-------- Provided material --------
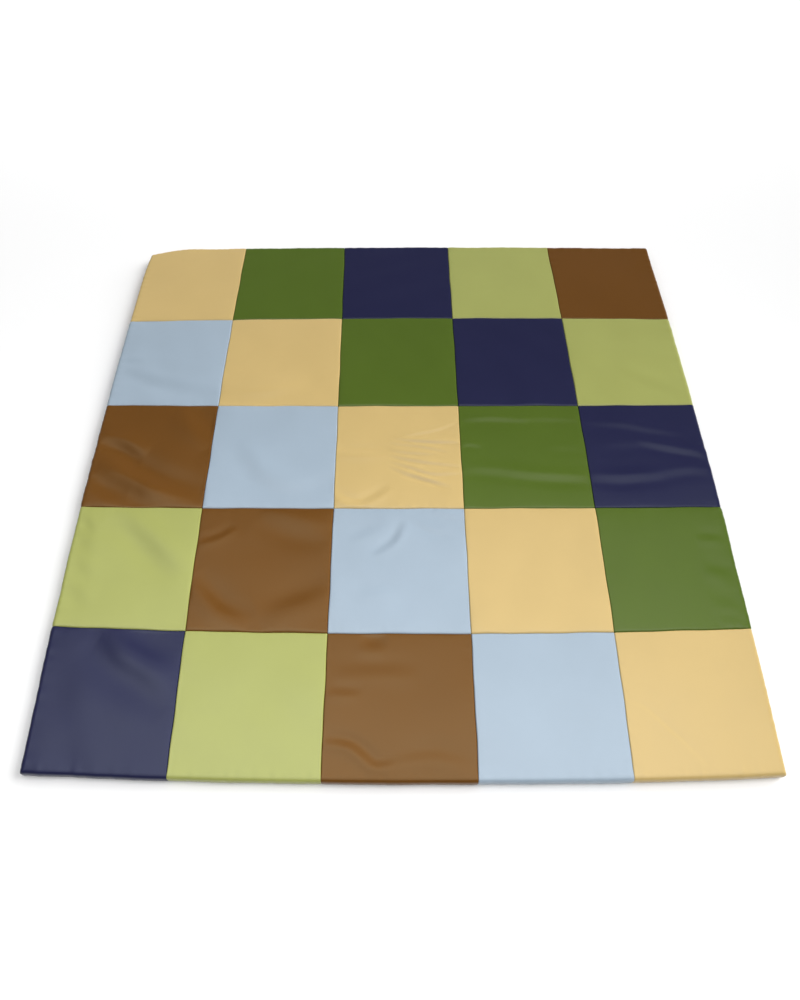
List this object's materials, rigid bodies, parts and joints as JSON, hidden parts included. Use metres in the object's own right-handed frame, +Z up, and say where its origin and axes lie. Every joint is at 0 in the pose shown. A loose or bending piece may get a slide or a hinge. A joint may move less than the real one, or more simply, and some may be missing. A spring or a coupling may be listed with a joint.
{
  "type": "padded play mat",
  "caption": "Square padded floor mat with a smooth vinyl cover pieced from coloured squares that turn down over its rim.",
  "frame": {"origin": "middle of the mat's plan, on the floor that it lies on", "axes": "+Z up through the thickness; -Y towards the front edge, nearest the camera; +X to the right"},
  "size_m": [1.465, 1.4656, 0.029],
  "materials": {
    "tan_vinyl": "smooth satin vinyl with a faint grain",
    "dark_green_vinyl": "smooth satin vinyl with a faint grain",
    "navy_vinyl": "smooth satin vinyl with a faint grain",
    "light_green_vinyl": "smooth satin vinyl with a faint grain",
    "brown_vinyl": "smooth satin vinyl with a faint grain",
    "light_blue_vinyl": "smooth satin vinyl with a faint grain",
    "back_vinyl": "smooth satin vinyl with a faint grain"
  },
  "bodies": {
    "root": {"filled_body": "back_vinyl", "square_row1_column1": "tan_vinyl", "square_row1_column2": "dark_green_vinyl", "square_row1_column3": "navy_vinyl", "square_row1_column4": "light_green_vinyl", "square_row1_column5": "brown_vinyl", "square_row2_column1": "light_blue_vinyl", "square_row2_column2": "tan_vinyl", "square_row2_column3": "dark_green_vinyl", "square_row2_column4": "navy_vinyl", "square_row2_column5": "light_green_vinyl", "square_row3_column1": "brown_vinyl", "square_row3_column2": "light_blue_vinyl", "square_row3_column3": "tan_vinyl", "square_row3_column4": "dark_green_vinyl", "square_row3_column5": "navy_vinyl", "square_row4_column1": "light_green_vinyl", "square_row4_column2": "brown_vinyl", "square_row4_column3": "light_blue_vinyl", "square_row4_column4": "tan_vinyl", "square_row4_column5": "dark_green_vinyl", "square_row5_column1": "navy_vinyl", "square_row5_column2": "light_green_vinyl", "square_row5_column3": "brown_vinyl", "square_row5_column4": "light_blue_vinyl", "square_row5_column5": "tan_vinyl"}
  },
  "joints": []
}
--------
Tally how many lines of the material contain the word "materials". The answer must be the number and nothing else.

Written answer: 2